Coach Goodwin checks his list

Coach Robert Goodwin and I had an uneasy relationship. Well, it was uneasy from my perspective. I tried to stay as far below his radar as possible. Since I possessed no jock characteristics, he generally overlooked me.

I DID make a mistake one day. He had us running endless laps of the track. “It’s good for you. Every lap burns out the nicotine equal to a cigarette.”

I don’t know what kind of scientific study he was quoting, but I made the mistake of piping up, “I’ve got a problem, then, Coach. I don’t smoke. I’m building up a huge nicotine deficit that’s going to come back and haunt me some day.”

He was not amused. I’m not sure, but I think I’m still supposed to be running around that track.

Calisthenics: Are we having fun?

If the weather was bad or the coach’s mood was bad, it was push-up, chin-up, jumping jack, sit-up time.

When I got to SEMO, phys ed was a requirement.
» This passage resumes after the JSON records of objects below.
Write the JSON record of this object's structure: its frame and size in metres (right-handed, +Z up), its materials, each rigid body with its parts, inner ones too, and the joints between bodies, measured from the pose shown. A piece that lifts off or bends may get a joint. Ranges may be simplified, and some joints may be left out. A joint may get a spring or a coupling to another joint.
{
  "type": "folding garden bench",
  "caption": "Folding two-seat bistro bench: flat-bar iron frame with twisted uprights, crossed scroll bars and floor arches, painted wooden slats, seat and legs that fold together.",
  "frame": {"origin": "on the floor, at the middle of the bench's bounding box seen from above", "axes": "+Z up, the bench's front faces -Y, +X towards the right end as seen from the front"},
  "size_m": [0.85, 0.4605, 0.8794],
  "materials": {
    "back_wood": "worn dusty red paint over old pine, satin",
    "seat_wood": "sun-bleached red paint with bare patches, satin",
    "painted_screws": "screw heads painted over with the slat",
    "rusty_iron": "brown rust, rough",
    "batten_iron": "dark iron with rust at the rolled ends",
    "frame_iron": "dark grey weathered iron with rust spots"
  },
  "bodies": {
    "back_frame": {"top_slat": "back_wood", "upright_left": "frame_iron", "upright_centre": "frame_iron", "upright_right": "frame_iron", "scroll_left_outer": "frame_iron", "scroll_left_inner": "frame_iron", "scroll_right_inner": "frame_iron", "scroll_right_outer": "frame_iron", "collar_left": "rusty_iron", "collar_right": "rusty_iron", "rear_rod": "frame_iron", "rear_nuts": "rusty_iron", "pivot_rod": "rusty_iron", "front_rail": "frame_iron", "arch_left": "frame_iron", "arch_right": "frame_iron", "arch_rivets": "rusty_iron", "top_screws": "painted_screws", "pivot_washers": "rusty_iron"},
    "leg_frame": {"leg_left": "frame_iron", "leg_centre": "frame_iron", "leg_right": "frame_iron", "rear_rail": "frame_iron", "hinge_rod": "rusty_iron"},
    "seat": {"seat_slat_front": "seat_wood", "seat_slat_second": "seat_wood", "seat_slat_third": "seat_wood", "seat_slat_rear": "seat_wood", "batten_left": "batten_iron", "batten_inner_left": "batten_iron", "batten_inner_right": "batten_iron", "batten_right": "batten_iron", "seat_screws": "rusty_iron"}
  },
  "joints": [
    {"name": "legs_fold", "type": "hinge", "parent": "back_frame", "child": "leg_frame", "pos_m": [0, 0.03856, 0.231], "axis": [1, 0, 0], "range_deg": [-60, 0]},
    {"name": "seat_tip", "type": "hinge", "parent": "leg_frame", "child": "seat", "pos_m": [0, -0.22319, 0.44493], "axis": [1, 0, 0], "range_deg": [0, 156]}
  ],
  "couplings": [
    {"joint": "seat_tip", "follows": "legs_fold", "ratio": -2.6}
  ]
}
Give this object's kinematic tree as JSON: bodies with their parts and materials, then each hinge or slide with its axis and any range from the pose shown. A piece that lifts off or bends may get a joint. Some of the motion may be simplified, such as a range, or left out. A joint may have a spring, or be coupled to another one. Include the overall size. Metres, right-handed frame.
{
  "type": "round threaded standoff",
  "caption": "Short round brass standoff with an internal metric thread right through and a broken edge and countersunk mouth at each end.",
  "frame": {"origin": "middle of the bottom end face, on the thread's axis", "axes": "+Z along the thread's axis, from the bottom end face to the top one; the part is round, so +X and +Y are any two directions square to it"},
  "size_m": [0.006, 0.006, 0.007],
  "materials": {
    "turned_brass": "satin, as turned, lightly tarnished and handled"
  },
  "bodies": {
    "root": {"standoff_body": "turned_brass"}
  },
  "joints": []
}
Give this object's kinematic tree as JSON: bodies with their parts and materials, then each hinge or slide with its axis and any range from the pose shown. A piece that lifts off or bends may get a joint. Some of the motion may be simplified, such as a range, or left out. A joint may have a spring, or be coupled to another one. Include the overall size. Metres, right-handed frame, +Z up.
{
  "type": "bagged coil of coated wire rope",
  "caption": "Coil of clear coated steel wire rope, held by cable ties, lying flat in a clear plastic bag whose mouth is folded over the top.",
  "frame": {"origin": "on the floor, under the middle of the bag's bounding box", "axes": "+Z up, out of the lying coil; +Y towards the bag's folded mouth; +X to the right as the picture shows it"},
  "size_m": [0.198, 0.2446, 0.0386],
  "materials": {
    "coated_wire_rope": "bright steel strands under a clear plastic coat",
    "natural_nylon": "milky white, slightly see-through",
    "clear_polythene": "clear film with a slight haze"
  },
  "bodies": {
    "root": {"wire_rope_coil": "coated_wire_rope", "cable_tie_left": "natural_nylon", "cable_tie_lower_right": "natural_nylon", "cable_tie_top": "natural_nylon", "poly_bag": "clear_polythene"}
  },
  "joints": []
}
By the time I got all the academic classes scheduled, the only PE class open was something with a fancy name that was really nothing but calisthenics. The instructor told us on the first day that we would do a series of tests to establish our baseline and that our final grade would depend on how much better we were at the end of the semester.

My mamma didn’t raise a fool. When I took the baseline test, the coach was appalled at what lousy shape I was in. At the end of the semester, though, he was convinced that he was a great instructor because of my tremendous improvement.

The next semester, the only thing open was Beginning Wrestling. This did not sound good. The first day, two or three of us showed up; the coach said to come back for the next class to see if anyone else signed up. On the second day, he said the the group was too small, so he was going to fold us into the Advanced Wrestling class. I didn’t like the way that sounded.

I showed up for the first day of Advance Wrestling, took one look around the room and decided that I liked all of the body parts I was born with and dropped the class. That’s when I decided to transfer to Ohio University, where PE was not required.